What to do: Read the entries below and pull out each line with the string "which".

Records with modeling code
□ □ □ □ □ □ □
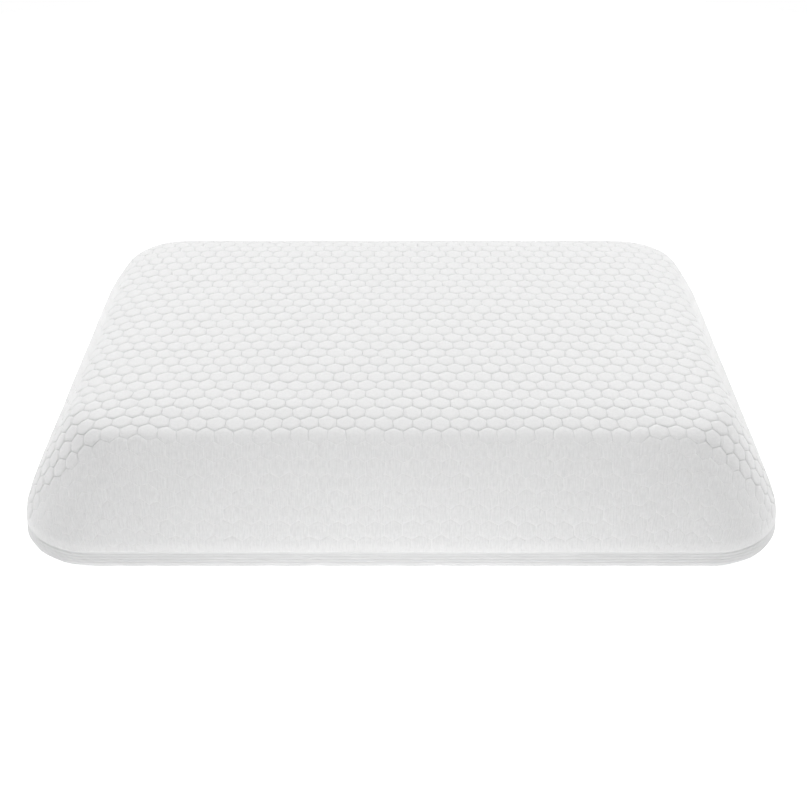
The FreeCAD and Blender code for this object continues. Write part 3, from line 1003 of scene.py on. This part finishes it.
def inner_layers(foam_material, liner_material):
    """Foam loaf, and the jersey liner round it with an inner and an outer skin."""
    around = stations(INNER_STEP)
    on_top = np.linspace(INNER_FIRST, FLAT_CORNER, INNER_FLAT_RINGS)
    on_side = FLAT_CORNER + np.linspace(0, BASE_ARC, INNER_SIDE_RINGS)
    reaches = np.concatenate([on_top, on_side[1:]])
    foam_rings = shell(around, [(reach, -FOAM_FACE) for reach in reaches])
    points, faces = capped(foam_rings)
    foam = add_piece("foam_loaf", points, faces, foam_material, ["foam_core"])
    skins = []
    for depth in (LINER_FACE, LINER_BACK):
        points, faces = capped(shell(around, [(reach, -depth) for reach in reaches]))
        if depth == LINER_BACK:
            faces = [face[::-1] for face in faces]
        skins.append((points, faces))
    points, faces = joined(skins)
    cloth = np.array([points[:, 0] + points[:, 2], points[:, 1] + points[:, 2]]).T
    liner = add_piece("jersey_liner", points, faces, liner_material,
                      ["inner_liner"], cloth)
    return foam, liner


# ============ zip ============

def zip_place(along, out, up):
    """Points in space of the zip's frame: along the seam, out of the cover, up the side."""
    along, out, up = np.broadcast_arrays(np.asarray(along, float), out, up)
    y = CENTRE_Y + HALF_WIDTH - wall_point(SEAM_FRACTION)[0]
    y = y + out * math.cos(SEAM_LEAN) - up * math.sin(SEAM_LEAN)
    z = SEAM_Z + out * math.sin(SEAM_LEAN) + up * math.cos(SEAM_LEAN)
    return np.array([along.ravel(), y.ravel(), z.ravel()]).T


def zip_tape(name, side, material, node_name):
    """Woven tape above or below the coil, with cross ribs and rounded edges."""
    along = np.linspace(-ZIP_HALF, ZIP_HALF, int(4 * ZIP_HALF / TAPE_RIB) * 2 + 1)
    section = []
    for share in TAPE_FACE_POINTS:
        section.append((share, TAPE_FACE - TAPE_ROUND * (share in (0, 1))))
    for share in TAPE_BACK_POINTS:
        section.append((share, TAPE_FACE - TAPE_THICK))
    ribs = TAPE_RIB_HEIGHT * np.cos(2 * math.pi * along / TAPE_RIB)
    rings = []
    cloth = []
    for share, out in section:
        up = TAPE_INNER + TAPE_WIDTH * (TAPE_TRIM + (1 - 2 * TAPE_TRIM) * share)
        rings.append(zip_place(along, out + ribs, side * up))
        cloth.append(np.array([along, np.full(len(along), up)]).T)
    faces = bar_faces(len(section), len(along))
    if side > 0:
        faces = [face[::-1] for face in faces]
    add_piece(name, np.concatenate(rings), faces, material, [node_name],
              np.concatenate(cloth))


def zip_coil(name, side, material, node_name):
    """Nylon coil: a flattened helix whose heads come near the middle of the chain."""
    end = COIL_HALF - COIL_MARGIN
    along = np.linspace(-end, end, int(2 * COIL_HALF / COIL_PITCH * COIL_POINTS))
    phase = 2 * math.pi * along / COIL_PITCH + (0 if side > 0 else math.pi)
    middle = (COIL_INNER + COIL_OUTER) / 2
    reach = (COIL_OUTER - COIL_INNER) / 2 - COIL_THREAD
    up = middle - reach * np.cos(phase)
    out = (COIL_DEPTH - COIL_THREAD - COIL_CLEAR) * np.sin(phase) - COIL_DEPTH
    points, faces = tube(zip_place(along, out, side * up), COIL_THREAD, THREAD_SIDES)
    add_piece(name, points, faces, material, [node_name])


def hem_face(toward):
    """How far the cover's face stands off the loaf where the topstitching runs."""
    return HEM_BULGE * STITCHED_SHARE if toward < 0 else -PANEL_STEP


def topstitch(name, toward, material):
    """Row of stitches through the folded edge beside the zip.

    toward is -1 for the panel above the seam and 1 for the one below.
    """
    first, last = STITCH_MARGIN
    share = np.linspace(0, 1, STITCH_POINTS)
    out = hem_face(toward) + STITCH_RISE * np.sin(math.pi * share) - STITCH_SUNK
    up = -toward * (OPENING_HALF + STITCH_INSET)
    parts = []
    for start in np.arange(first - ZIP_HALF, ZIP_HALF - last, STITCH_PITCH):
        stitch = zip_place(start + STITCH_LENGTH * share, out, up)
        parts.append(tube(stitch, STITCH_THREAD, THREAD_SIDES))
    points, faces = joined(parts)
    add_piece(name, points, faces, material)


# ============ room, light and camera ============

def soft_light(name, place, size, watts):
    """Large area light aimed at the middle of the pillow."""
    lamp = bpy.data.lights.new(name, "AREA")
    lamp.shape = "RECTANGLE"
    lamp.size, lamp.size_y = size
    lamp.energy = watts
    holder = bpy.data.objects.new(name, lamp)
    bpy.context.scene.collection.objects.link(holder)
    holder.location = Vector(place) + Vector((0, CENTRE_Y, 0))
    aim = Vector((0, CENTRE_Y, WALL_TOP_Z / 2)) - holder.location
    holder.rotation_euler = aim.to_track_quat("-Z", "Y").to_euler()
    holder.visible_camera = False


def sky():
    """Plain white surroundings, which are seen but light nothing: the lamps and the floor do that."""
    world = bpy.data.worlds.new("sky")
    world.use_nodes = True
    background = world.node_tree.nodes["Background"]
    background.inputs["Color"].default_value = (1, 1, 1, 1)
    background.inputs["Strength"].default_value = 1.0
    world.cycles_visibility.diffuse = False
    world.cycles_visibility.glossy = False
    world.cycles_visibility.transmission = False
    bpy.context.scene.world = world


def room():
    """Pale floor, even white sky, soft lights and the camera."""
    mesh = bpy.data.meshes.new("floor")
    turns = [2 * math.pi * step / FLOOR_SIDES for step in range(FLOOR_SIDES)]
    corners = [(FLOOR_RADIUS * math.cos(turn), FLOOR_RADIUS * math.sin(turn), 0) for turn in turns]
    mesh.from_pydata(corners, [], [tuple(range(FLOOR_SIDES))])
    mesh.materials.append(floor_paper())
    floor = bpy.data.objects.new("floor", mesh)
    bpy.context.scene.collection.objects.link(floor)
    sky()
    for light in LIGHTS:
        soft_light(*light)
    camera = bpy.data.objects.new("camera", bpy.data.cameras.new("camera"))
    bpy.context.scene.collection.objects.link(camera)
    camera.data.sensor_width = 36.0
    camera.data.lens = CAMERA_LENS
    camera.data.clip_start = 0.05
    camera.location = (CAMERA_ASIDE, CENTRE_Y - CAMERA_BACK, CAMERA_HEIGHT)
    camera.rotation_euler = (math.pi / 2 - CAMERA_PITCH, 0, 0)
    bpy.context.scene.camera = camera
    bpy.context.scene.view_settings.view_transform = "Standard"


# ============ the pillow ============

honeycomb = honeycomb_knit()
plain = plain_knit()
thread = sewing_thread()
tape = woven_tape()
nylon = nylon_coil()
enamel = enamelled_metal()

quilt = quilted_top(honeycomb)
bottom = plain_bottom(plain)
overlock_seam(plain, thread)
foam, liner = inner_layers(open_foam(), liner_jersey())
for name, side in (("upper", 1), ("lower", -1)):
    zip_tape("woven_tape_" + name, side, tape, "zip_tape_" + name)
    zip_coil("zip_coil_" + name, side, nylon, "zip_teeth_" + name)
    topstitch("topstitch_" + name, -side, thread)

metal_nodes = ("zip_top_stop_upper", "zip_top_stop_lower", "zip_bottom_stop",
               "zip_slider", "zip_pull_tab")
for name in metal_nodes:
    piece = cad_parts[name]
    piece.data.materials.clear()
    piece.data.materials.append(enamel)

room()
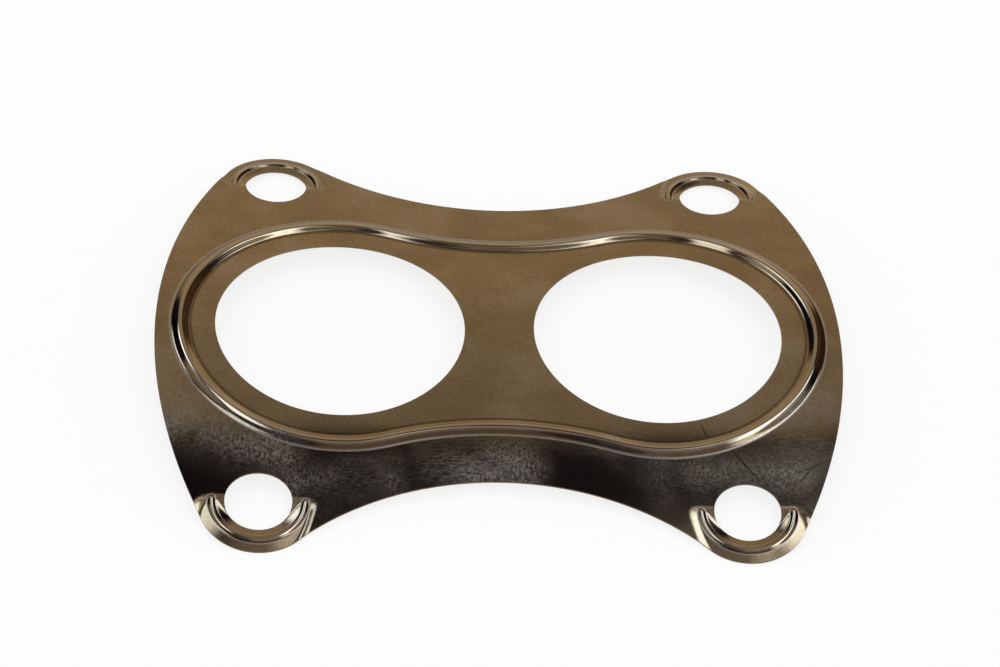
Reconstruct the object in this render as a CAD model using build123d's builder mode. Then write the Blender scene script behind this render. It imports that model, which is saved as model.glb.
□ □ □ □ □ □ □
Solution for this task:
    """Plain white surroundings, which are seen but light nothing: the lamps and the floor do that."""
Reconstruct the object in this render as a CAD model using build123d's builder mode. Then write the Blender scene script behind this render. It imports that model, which is saved as model.glb.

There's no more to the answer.